Directions for this task: Pick out every line in the data below that holds "down".
-------- Data records
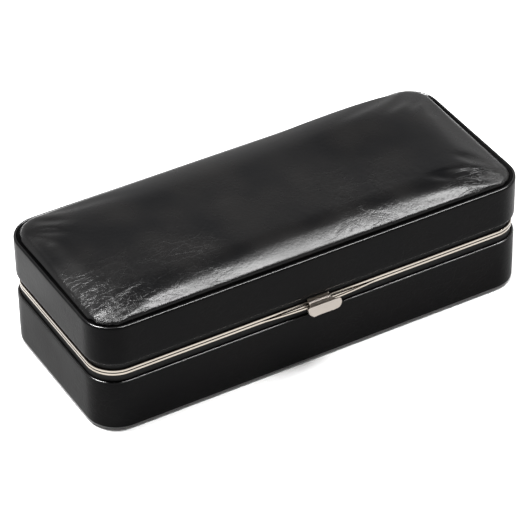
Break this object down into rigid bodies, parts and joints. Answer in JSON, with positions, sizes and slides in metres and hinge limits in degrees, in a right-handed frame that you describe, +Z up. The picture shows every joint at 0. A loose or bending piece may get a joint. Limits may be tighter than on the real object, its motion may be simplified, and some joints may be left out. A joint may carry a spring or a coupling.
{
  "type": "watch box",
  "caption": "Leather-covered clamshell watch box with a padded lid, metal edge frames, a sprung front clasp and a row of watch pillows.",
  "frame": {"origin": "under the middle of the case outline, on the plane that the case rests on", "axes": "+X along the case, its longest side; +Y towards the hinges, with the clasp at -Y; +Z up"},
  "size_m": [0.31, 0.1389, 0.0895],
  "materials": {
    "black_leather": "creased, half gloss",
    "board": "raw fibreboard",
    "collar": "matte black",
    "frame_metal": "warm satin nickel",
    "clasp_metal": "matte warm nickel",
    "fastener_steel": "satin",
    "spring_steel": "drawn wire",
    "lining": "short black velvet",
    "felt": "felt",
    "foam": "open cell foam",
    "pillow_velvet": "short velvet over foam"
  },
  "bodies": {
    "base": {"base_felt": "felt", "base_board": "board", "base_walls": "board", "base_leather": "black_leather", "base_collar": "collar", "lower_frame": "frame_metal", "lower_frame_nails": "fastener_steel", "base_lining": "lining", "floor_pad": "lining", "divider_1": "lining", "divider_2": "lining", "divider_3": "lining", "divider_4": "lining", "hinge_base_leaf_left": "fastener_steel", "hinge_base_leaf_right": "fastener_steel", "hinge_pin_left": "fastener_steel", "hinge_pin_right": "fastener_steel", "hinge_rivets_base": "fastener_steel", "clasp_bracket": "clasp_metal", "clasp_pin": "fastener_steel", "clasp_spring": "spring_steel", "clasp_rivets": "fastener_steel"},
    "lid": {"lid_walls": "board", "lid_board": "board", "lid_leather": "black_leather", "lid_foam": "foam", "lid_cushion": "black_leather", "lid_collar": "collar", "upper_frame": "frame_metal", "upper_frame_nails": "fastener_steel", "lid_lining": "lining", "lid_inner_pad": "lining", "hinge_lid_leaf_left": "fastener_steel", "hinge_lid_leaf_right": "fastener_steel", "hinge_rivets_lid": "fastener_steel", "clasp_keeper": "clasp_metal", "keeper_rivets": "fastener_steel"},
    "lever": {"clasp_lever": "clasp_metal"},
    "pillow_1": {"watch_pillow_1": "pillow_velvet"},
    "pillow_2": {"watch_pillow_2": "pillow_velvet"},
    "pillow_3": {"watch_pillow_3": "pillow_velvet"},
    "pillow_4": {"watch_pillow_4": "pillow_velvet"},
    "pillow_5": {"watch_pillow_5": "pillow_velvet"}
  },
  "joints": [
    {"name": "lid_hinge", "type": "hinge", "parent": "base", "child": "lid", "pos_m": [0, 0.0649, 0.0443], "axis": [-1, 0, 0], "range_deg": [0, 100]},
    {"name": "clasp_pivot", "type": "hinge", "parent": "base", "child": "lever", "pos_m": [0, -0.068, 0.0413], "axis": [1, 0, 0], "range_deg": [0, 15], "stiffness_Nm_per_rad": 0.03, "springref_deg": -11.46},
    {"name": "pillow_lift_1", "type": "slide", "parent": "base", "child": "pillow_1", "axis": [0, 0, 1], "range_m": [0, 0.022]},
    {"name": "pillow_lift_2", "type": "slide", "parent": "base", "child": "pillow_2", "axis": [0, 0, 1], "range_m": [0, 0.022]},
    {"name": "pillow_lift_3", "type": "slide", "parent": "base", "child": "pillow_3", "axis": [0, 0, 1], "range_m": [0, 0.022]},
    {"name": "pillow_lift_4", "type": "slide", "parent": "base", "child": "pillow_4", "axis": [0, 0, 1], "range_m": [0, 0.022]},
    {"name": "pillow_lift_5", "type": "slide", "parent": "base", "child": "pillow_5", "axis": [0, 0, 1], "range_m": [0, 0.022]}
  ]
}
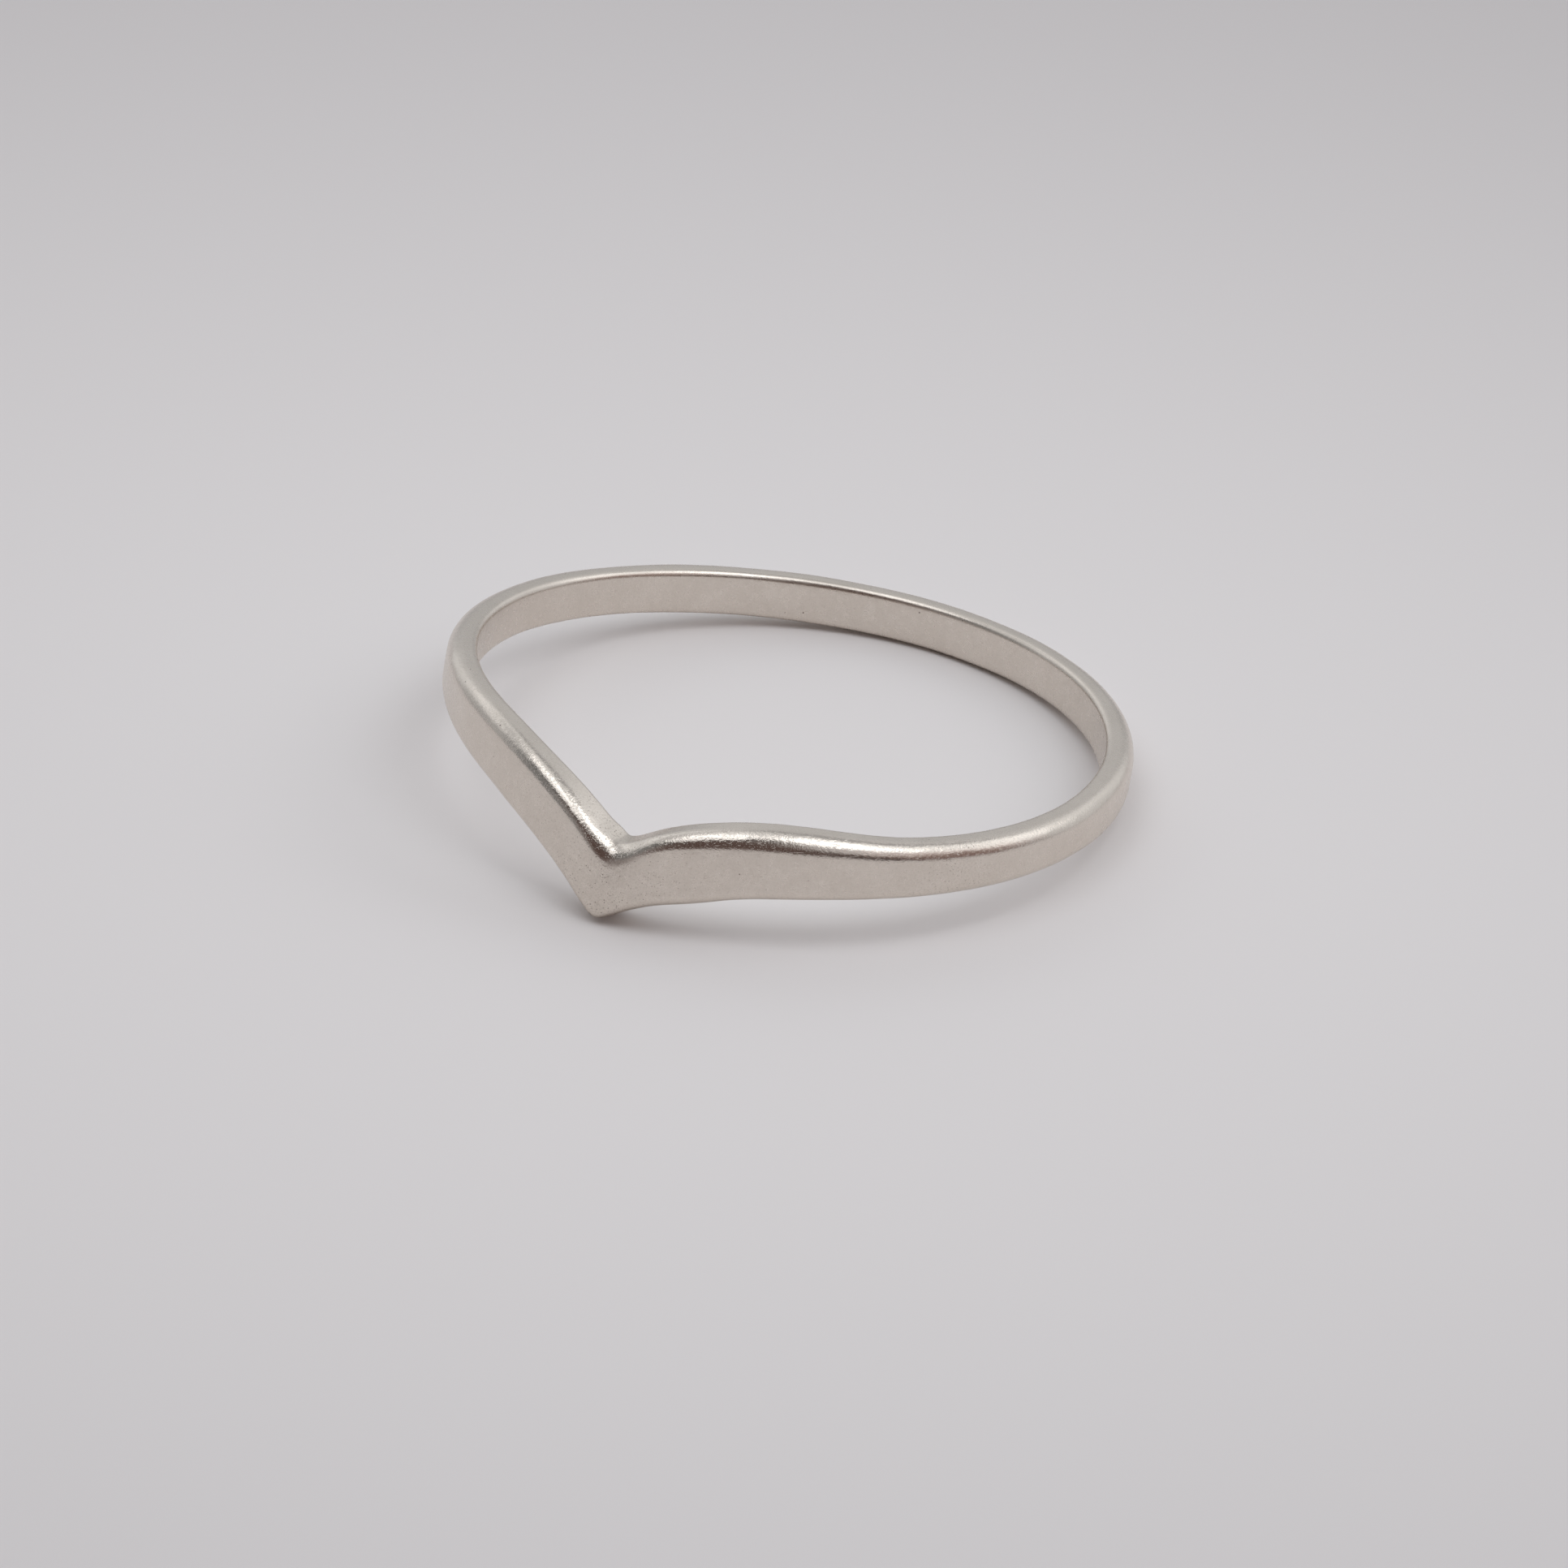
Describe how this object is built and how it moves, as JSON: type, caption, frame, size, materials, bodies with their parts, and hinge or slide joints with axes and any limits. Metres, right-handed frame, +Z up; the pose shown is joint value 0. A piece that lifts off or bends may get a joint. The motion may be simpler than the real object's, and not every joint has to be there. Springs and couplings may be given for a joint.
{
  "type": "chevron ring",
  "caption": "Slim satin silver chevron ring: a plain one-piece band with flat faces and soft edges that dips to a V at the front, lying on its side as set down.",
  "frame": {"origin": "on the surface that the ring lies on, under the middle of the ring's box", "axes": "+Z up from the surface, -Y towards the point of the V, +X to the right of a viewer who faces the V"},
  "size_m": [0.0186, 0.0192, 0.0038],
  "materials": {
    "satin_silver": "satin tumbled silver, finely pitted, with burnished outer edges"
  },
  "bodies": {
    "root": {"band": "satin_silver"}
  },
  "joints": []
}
----------------
Response:
Break this object down into rigid bodies, parts and joints. Answer in JSON, with positions, sizes and slides in metres and hinge limits in degrees, in a right-handed frame that you describe, +Z up. The picture shows every joint at 0. A loose or bending piece may get a joint. Limits may be tighter than on the real object, its motion may be simplified, and some joints may be left out. A joint may carry a spring or a coupling.
  "caption": "Slim satin silver chevron ring: a plain one-piece band with flat faces and soft edges that dips to a V at the front, lying on its side as set down.",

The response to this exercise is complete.